Instructions to follow:
Every line of the data must be copied exactly.

--

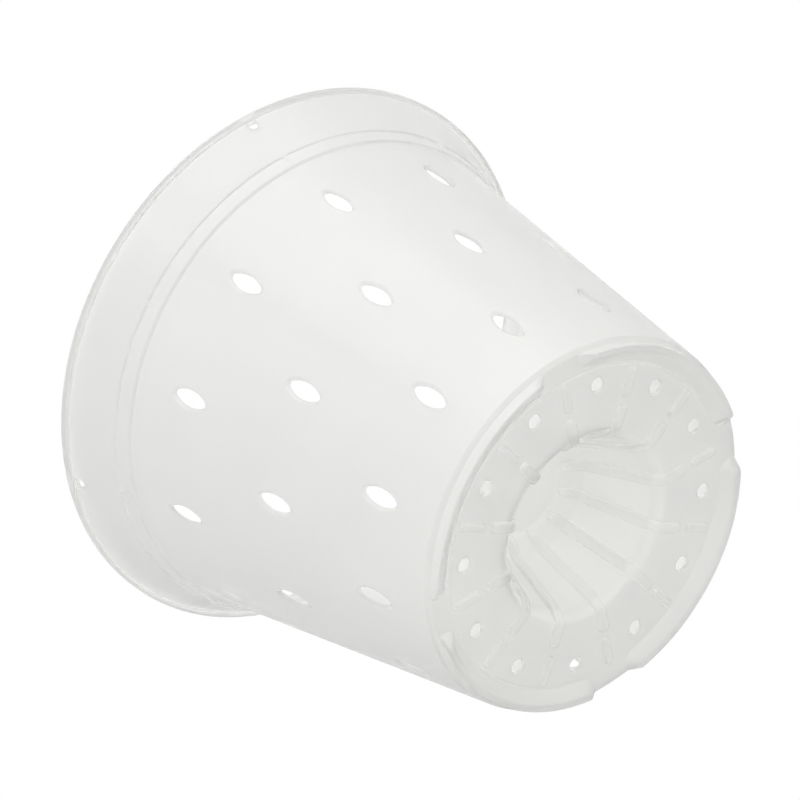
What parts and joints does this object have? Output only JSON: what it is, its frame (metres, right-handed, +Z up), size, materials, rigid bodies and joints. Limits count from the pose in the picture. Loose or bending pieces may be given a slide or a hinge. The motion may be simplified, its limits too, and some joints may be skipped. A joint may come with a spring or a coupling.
{
  "type": "orchid pot with slots",
  "caption": "Clear round orchid pot with almond slots in its tapered wall, a flared collar, a ribbed cone raised in the floor, drain holes and low curved feet.",
  "frame": {"origin": "centre of the circle that the four feet stand on, on the table", "axes": "+Z up through the mouth, along the axis of the pot; +X towards the middle of a gap between two feet, with foot_1 between +X and +Y"},
  "size_m": [0.12, 0.12, 0.0984],
  "materials": {
    "clear_plastic": "clear, slightly milky polypropylene with a soft satin shine"
  },
  "bodies": {
    "root": {"lip": "clear_plastic", "collar": "clear_plastic", "stacking_shoulder": "clear_plastic", "upper_wall": "clear_plastic", "middle_wall": "clear_plastic", "lower_wall": "clear_plastic", "heel": "clear_plastic", "floor": "clear_plastic", "cone_skirt": "clear_plastic", "cone_wall": "clear_plastic", "cone_shoulder": "clear_plastic", "cone_cap": "clear_plastic", "foot_1": "clear_plastic", "foot_2": "clear_plastic", "foot_3": "clear_plastic", "foot_4": "clear_plastic", "stacking_lug_1": "clear_plastic", "stacking_lug_2": "clear_plastic", "stacking_lug_3": "clear_plastic", "stacking_lug_4": "clear_plastic", "stacking_lug_5": "clear_plastic", "stacking_lug_6": "clear_plastic", "stacking_lug_7": "clear_plastic", "stacking_lug_8": "clear_plastic", "floor_rib_01": "clear_plastic", "floor_rib_02": "clear_plastic", "floor_rib_03": "clear_plastic", "floor_rib_04": "clear_plastic", "floor_rib_05": "clear_plastic", "floor_rib_06": "clear_plastic", "floor_rib_07": "clear_plastic", "floor_rib_08": "clear_plastic", "floor_rib_09": "clear_plastic", "floor_rib_10": "clear_plastic", "floor_rib_11": "clear_plastic", "floor_rib_12": "clear_plastic", "cone_rib_01": "clear_plastic", "cone_rib_02": "clear_plastic", "cone_rib_03": "clear_plastic", "cone_rib_04": "clear_plastic", "cone_rib_05": "clear_plastic", "cone_rib_06": "clear_plastic", "cone_rib_07": "clear_plastic", "cone_rib_08": "clear_plastic", "cone_rib_09": "clear_plastic", "cone_rib_10": "clear_plastic", "cone_rib_11": "clear_plastic", "cone_rib_12": "clear_plastic"}
  },
  "joints": []
}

--

Correct answer:
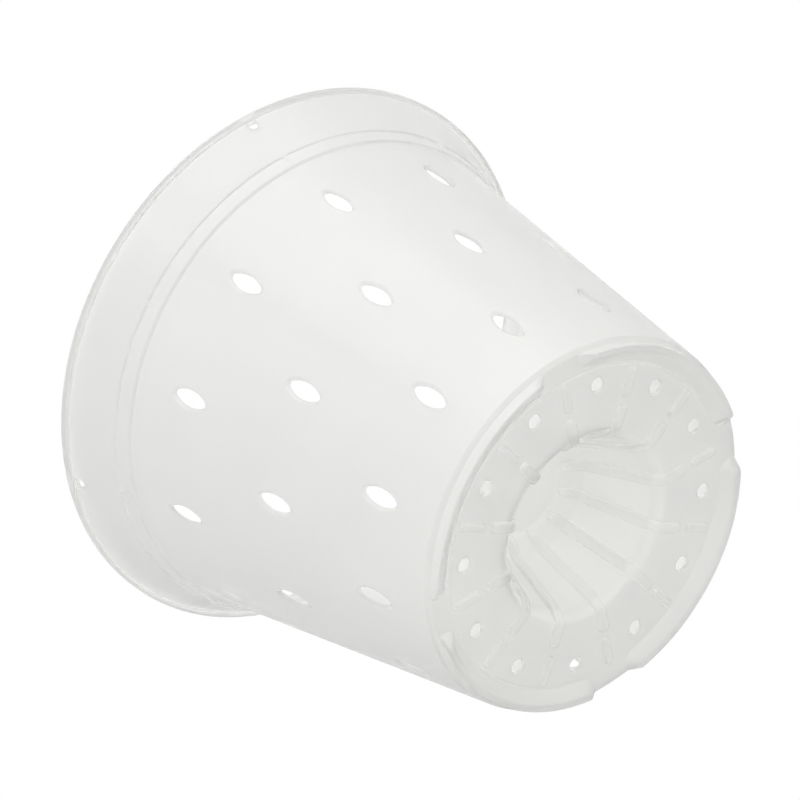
What parts and joints does this object have? Output only JSON: what it is, its frame (metres, right-handed, +Z up), size, materials, rigid bodies and joints. Limits count from the pose in the picture. Loose or bending pieces may be given a slide or a hinge. The motion may be simplified, its limits too, and some joints may be skipped. A joint may come with a spring or a coupling.
{
  "type": "orchid pot with slots",
  "caption": "Clear round orchid pot with almond slots in its tapered wall, a flared collar, a ribbed cone raised in the floor, drain holes and low curved feet.",
  "frame": {"origin": "centre of the circle that the four feet stand on, on the table", "axes": "+Z up through the mouth, along the axis of the pot; +X towards the middle of a gap between two feet, with foot_1 between +X and +Y"},
  "size_m": [0.12, 0.12, 0.0984],
  "materials": {
    "clear_plastic": "clear, slightly milky polypropylene with a soft satin shine"
  },
  "bodies": {
    "root": {"lip": "clear_plastic", "collar": "clear_plastic", "stacking_shoulder": "clear_plastic", "upper_wall": "clear_plastic", "middle_wall": "clear_plastic", "lower_wall": "clear_plastic", "heel": "clear_plastic", "floor": "clear_plastic", "cone_skirt": "clear_plastic", "cone_wall": "clear_plastic", "cone_shoulder": "clear_plastic", "cone_cap": "clear_plastic", "foot_1": "clear_plastic", "foot_2": "clear_plastic", "foot_3": "clear_plastic", "foot_4": "clear_plastic", "stacking_lug_1": "clear_plastic", "stacking_lug_2": "clear_plastic", "stacking_lug_3": "clear_plastic", "stacking_lug_4": "clear_plastic", "stacking_lug_5": "clear_plastic", "stacking_lug_6": "clear_plastic", "stacking_lug_7": "clear_plastic", "stacking_lug_8": "clear_plastic", "floor_rib_01": "clear_plastic", "floor_rib_02": "clear_plastic", "floor_rib_03": "clear_plastic", "floor_rib_04": "clear_plastic", "floor_rib_05": "clear_plastic", "floor_rib_06": "clear_plastic", "floor_rib_07": "clear_plastic", "floor_rib_08": "clear_plastic", "floor_rib_09": "clear_plastic", "floor_rib_10": "clear_plastic", "floor_rib_11": "clear_plastic", "floor_rib_12": "clear_plastic", "cone_rib_01": "clear_plastic", "cone_rib_02": "clear_plastic", "cone_rib_03": "clear_plastic", "cone_rib_04": "clear_plastic", "cone_rib_05": "clear_plastic", "cone_rib_06": "clear_plastic", "cone_rib_07": "clear_plastic", "cone_rib_08": "clear_plastic", "cone_rib_09": "clear_plastic", "cone_rib_10": "clear_plastic", "cone_rib_11": "clear_plastic", "cone_rib_12": "clear_plastic"}
  },
  "joints": []
}